Rows from a 3D modeling dataset:
<<<<

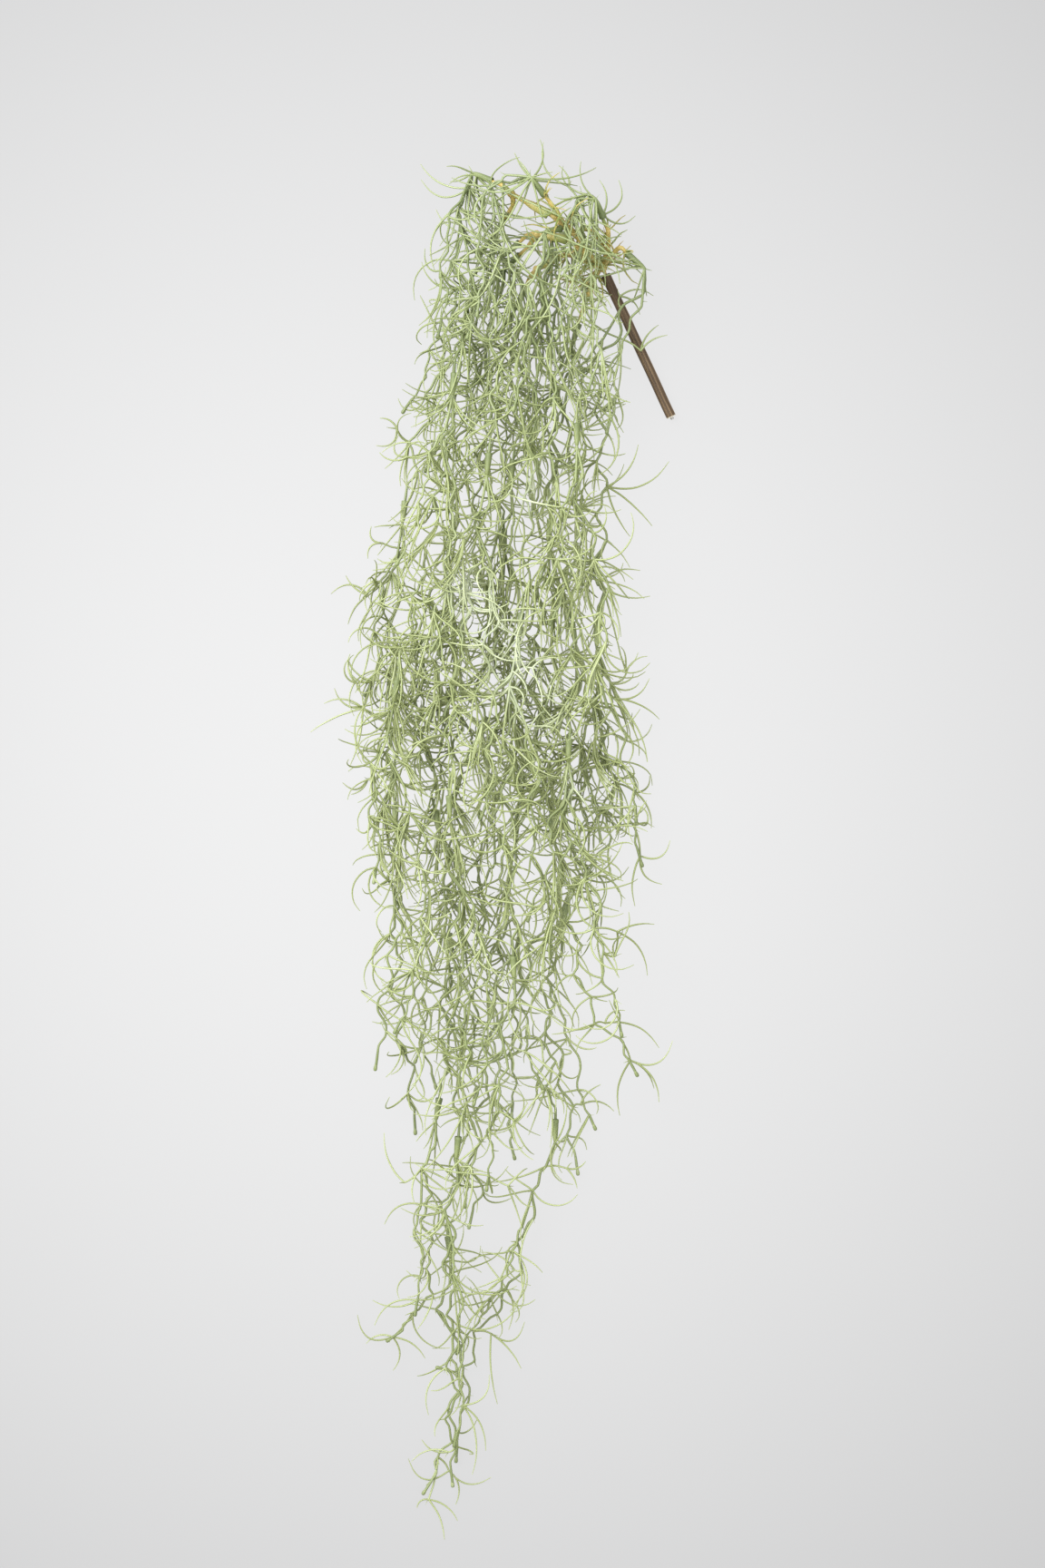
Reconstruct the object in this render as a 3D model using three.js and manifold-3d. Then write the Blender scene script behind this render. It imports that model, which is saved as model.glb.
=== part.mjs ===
import * as THREE from 'three';
import { mergeVertices } from 'three/addons/utils/BufferGeometryUtils.js';
import Module from 'manifold-3d';

const wasm = await Module();
wasm.setup();

// Artificial spanish moss bunch, lying flat. Millimetres: Y runs up to the stem end, Z is up.

// Driving dimensions
const moduleLength = 182; // one spray, from socket mouth to the next socket mouth
const jointStagger = 0.24; // most that a chain's joints are moved along it, as a share of a spray
const clearGap = 0.5; // between the surfaces of two sprays
const tableGap = 0.15; // under the sockets of the bottom layer

// Ribs run from a socket to a peg in kinks, which swing to both sides of the chain's route
const bendStep = 16; // from one kink to the next
const mainRib = {
  radius: 1.1,
  swing: [2, 4.4],
  toss: 4, // range of the kinks' heights in the upper layers
  sunk: 3, // start inside the socket's foot
  run: 1, // straight on past the foot
  taper: 4, // from the last point to the neck of the peg
  straightEnds: 12, // length at both ends together that has no kinks
};
const sideRib = {
  radius: 0.95,
  from: 3, // point of the main rib where it starts
  shift: 0.4, // of its kinks along the route, in steps of the main rib
  swing: [1.6, 3.6],
  offset: 15.5, // from the route
  ramp: [0.45, 0.85], // shares of the offset at its first kinks
  fullReach: 62, // reach of the lanes at which the offset is full; it is less on a narrower heap
  leastOffset: 0.35,
  leastSwing: 0.5,
  lift: 6,
  liftKinks: 3, // over which it rises
  fullHeap: 40, // height of the heap for the whole lift
  run: 2, // from the last kink to the neck of its peg
};
const flatBelow = 2.5; // height of a route that counts as lying on the table

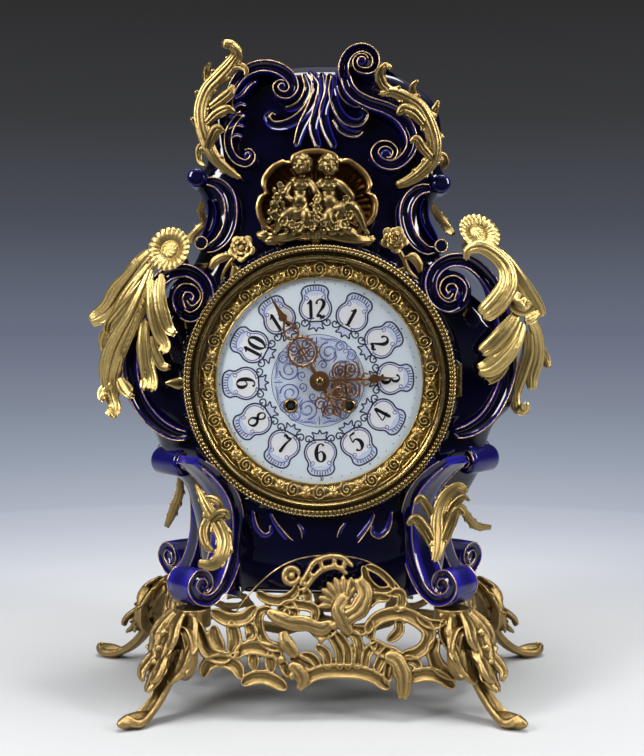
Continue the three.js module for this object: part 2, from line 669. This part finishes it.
const seatProfile = [
  [bezelInner + 0.2, seatFront], [seatOuter, seatFront], [seatOuter, caseFrontY - fitGap],
  [seatTubeOuter, caseFrontY - fitGap], [seatTubeOuter, -24], [seatTubeInner, -24],
  [seatTubeInner, dialFaceY + 1], [bezelInner + 0.2, dialFaceY + 1],
];
const lugs = [[knuckleHalf + fitGap, hingeHalf], [-hingeHalf, -knuckleHalf - fitGap]];
const bezelSeat = cut(join([
  turned(seatProfile, ringSides),
  ...lugs.flatMap(([low, high]) => [
    uprightRod(knuckleRadius, hingeX, hingeY, low, high),
    box(hingeX - 7.5, hingeX, seatFront - 0.1, dialFaceY, low, high),
  ]),
]), [uprightRod(pinRadius + fitGap, hingeX, hingeY, -20, 20)]);
addPiece('bezel_seat', bezelSeat, finishes.brass, dialGroup);

const bezelProfile = [
  [0, -52.8], [4.5, -56], [6.3, -54.2], [7.7, -55.6], [10.1, -55.6], [12.5, -52.5], [12.5, -47], [2.5, -47],
  [2.5, -51.2], [0, -51.2],
].map(([across, y]) => [bezelInner + across, y]);
const thumbTab = [[-2, 4], [6, 3], [13, 0.5], [13, -3], [6, -6], [-2, -7]]
  .map(([reach, z]) => [-bezelOuter - reach, z]);
const bezelRing = cut(join([
  turned(bezelProfile, ringSides),
  uprightRod(knuckleRadius, hingeX, hingeY, -knuckleHalf, knuckleHalf),
  box(bezelOuter - 2, hingeX, -50, -48, -knuckleHalf, knuckleHalf),
  plate(outline(thumbTab), -52, -48),
]), [uprightRod(pinRadius + fitGap, hingeX, hingeY, -20, 20)]);
addPiece('bezel_ring', bezelRing, finishes.brass, dialGroup);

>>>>

• Exercise requirements:
Look back at the entries above and repeat, unchanged, every line from the line holding "Continue the three.js" through the line holding "addPiece('bezel_seat', bezelSeat, finishes.brass, dialGroup);".

• Task result:
Continue the three.js module for this object: part 2, from line 669. This part finishes it.
const seatProfile = [
  [bezelInner + 0.2, seatFront], [seatOuter, seatFront], [seatOuter, caseFrontY - fitGap],
  [seatTubeOuter, caseFrontY - fitGap], [seatTubeOuter, -24], [seatTubeInner, -24],
  [seatTubeInner, dialFaceY + 1], [bezelInner + 0.2, dialFaceY + 1],
];
const lugs = [[knuckleHalf + fitGap, hingeHalf], [-hingeHalf, -knuckleHalf - fitGap]];
const bezelSeat = cut(join([
  turned(seatProfile, ringSides),
  ...lugs.flatMap(([low, high]) => [
    uprightRod(knuckleRadius, hingeX, hingeY, low, high),
    box(hingeX - 7.5, hingeX, seatFront - 0.1, dialFaceY, low, high),
  ]),
]), [uprightRod(pinRadius + fitGap, hingeX, hingeY, -20, 20)]);
addPiece('bezel_seat', bezelSeat, finishes.brass, dialGroup);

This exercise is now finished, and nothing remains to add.